Exercise task:
Look through the data below. Show each line where the string "JSON" occurs.

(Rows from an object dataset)

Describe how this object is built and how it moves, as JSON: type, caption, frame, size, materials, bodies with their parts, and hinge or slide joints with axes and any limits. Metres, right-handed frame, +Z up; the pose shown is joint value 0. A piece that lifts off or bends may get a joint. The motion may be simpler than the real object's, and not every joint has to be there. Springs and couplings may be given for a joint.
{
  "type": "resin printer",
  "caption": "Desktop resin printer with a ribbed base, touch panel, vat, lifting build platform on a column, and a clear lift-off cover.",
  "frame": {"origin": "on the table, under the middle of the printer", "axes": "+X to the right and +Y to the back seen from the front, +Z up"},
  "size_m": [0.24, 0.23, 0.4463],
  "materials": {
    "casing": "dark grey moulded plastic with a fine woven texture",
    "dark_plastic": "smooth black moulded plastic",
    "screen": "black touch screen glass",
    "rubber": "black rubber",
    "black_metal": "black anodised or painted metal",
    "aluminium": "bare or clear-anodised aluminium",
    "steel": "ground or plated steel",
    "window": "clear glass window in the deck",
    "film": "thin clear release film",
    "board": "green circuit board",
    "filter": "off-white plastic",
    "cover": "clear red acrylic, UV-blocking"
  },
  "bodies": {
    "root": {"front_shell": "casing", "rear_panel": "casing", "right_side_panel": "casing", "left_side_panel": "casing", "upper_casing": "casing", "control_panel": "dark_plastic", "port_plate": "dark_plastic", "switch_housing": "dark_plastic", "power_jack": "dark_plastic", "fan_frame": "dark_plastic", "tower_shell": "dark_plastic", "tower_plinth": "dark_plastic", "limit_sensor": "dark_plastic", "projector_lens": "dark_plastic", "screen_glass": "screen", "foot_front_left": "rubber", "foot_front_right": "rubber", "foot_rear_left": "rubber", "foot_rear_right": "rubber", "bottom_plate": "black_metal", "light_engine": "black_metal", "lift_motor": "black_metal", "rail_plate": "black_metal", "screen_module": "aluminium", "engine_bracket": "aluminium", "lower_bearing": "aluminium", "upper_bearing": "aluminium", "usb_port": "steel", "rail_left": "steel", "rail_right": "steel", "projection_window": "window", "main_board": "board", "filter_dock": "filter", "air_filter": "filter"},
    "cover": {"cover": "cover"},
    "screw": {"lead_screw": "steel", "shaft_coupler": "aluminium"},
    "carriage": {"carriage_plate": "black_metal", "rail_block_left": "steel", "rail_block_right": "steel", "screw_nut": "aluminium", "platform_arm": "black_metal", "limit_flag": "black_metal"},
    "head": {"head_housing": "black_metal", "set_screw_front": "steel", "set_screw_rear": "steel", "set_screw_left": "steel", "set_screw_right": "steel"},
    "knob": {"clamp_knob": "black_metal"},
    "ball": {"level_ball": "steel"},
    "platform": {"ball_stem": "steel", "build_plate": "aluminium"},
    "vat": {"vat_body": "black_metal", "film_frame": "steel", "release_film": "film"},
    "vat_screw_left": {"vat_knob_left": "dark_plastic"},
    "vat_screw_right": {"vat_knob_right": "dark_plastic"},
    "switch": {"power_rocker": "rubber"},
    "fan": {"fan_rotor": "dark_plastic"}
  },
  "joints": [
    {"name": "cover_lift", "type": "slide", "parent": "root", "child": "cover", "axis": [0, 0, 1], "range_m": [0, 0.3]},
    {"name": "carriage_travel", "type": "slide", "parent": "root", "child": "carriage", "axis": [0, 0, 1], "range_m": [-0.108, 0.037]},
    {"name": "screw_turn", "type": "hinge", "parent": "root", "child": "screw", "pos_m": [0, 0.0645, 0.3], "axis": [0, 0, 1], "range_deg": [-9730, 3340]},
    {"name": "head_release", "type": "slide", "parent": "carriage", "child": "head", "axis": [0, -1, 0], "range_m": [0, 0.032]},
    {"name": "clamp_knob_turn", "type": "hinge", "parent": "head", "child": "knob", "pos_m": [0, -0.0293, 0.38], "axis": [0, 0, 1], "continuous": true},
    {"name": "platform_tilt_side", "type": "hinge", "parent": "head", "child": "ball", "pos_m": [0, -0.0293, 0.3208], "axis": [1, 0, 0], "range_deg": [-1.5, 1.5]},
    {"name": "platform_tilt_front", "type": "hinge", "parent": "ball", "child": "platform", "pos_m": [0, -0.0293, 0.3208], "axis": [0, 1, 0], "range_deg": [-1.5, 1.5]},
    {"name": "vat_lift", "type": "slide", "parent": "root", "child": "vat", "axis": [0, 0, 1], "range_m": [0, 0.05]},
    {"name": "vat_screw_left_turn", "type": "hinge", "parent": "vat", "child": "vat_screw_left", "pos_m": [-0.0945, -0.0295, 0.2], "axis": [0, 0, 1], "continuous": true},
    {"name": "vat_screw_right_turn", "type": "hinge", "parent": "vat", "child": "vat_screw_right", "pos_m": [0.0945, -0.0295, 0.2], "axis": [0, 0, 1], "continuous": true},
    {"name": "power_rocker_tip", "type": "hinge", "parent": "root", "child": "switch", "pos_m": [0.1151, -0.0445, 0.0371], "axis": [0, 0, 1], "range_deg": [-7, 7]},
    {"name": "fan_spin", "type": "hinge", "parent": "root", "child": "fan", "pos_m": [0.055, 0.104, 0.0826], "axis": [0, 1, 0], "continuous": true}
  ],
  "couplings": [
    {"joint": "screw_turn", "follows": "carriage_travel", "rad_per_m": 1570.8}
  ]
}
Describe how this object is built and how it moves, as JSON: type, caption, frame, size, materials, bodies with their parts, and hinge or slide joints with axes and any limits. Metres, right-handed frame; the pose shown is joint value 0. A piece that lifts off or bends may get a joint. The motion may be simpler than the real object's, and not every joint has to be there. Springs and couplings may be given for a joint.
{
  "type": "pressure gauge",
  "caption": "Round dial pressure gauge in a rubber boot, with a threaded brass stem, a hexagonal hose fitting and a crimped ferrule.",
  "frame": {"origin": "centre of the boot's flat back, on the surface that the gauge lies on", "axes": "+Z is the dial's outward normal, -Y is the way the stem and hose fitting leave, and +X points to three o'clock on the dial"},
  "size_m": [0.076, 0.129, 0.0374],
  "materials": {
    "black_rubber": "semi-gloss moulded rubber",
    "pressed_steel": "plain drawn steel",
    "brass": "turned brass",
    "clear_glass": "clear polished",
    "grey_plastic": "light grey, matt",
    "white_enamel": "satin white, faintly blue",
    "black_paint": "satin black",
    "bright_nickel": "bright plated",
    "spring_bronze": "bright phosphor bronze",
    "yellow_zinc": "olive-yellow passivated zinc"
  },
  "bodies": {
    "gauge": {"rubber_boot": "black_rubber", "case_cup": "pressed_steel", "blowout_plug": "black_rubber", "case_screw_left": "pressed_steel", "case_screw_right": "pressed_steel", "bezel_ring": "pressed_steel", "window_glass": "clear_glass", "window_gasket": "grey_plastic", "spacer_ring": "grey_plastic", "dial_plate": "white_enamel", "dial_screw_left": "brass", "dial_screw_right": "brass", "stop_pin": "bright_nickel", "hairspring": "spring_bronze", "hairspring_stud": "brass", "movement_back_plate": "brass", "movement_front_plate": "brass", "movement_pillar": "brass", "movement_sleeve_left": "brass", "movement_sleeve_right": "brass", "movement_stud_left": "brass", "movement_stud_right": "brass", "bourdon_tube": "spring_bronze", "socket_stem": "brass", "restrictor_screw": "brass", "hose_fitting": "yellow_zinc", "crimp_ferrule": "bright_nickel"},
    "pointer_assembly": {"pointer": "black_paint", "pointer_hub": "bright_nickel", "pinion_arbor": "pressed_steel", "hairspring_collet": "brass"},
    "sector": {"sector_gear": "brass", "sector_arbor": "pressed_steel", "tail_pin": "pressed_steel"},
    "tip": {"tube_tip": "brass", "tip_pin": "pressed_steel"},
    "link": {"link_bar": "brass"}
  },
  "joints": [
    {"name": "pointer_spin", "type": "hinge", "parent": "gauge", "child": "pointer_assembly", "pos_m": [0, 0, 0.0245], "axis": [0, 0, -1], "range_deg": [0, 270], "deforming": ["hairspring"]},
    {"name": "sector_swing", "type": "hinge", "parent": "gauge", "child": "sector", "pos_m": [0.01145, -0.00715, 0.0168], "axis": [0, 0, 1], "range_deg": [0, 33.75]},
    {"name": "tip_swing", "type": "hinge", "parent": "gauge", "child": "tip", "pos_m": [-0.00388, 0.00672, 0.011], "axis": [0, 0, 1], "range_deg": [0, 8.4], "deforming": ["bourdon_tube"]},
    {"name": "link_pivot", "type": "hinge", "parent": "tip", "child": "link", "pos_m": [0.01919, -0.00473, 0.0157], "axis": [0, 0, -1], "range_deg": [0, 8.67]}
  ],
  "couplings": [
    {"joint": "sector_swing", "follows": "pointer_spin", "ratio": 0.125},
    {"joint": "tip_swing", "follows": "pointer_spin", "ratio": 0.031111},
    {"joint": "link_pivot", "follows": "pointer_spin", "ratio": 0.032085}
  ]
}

Task output:
Describe how this object is built and how it moves, as JSON: type, caption, frame, size, materials, bodies with their parts, and hinge or slide joints with axes and any limits. Metres, right-handed frame, +Z up; the pose shown is joint value 0. A piece that lifts off or bends may get a joint. The motion may be simpler than the real object's, and not every joint has to be there. Springs and couplings may be given for a joint.
Describe how this object is built and how it moves, as JSON: type, caption, frame, size, materials, bodies with their parts, and hinge or slide joints with axes and any limits. Metres, right-handed frame; the pose shown is joint value 0. A piece that lifts off or bends may get a joint. The motion may be simpler than the real object's, and not every joint has to be there. Springs and couplings may be given for a joint.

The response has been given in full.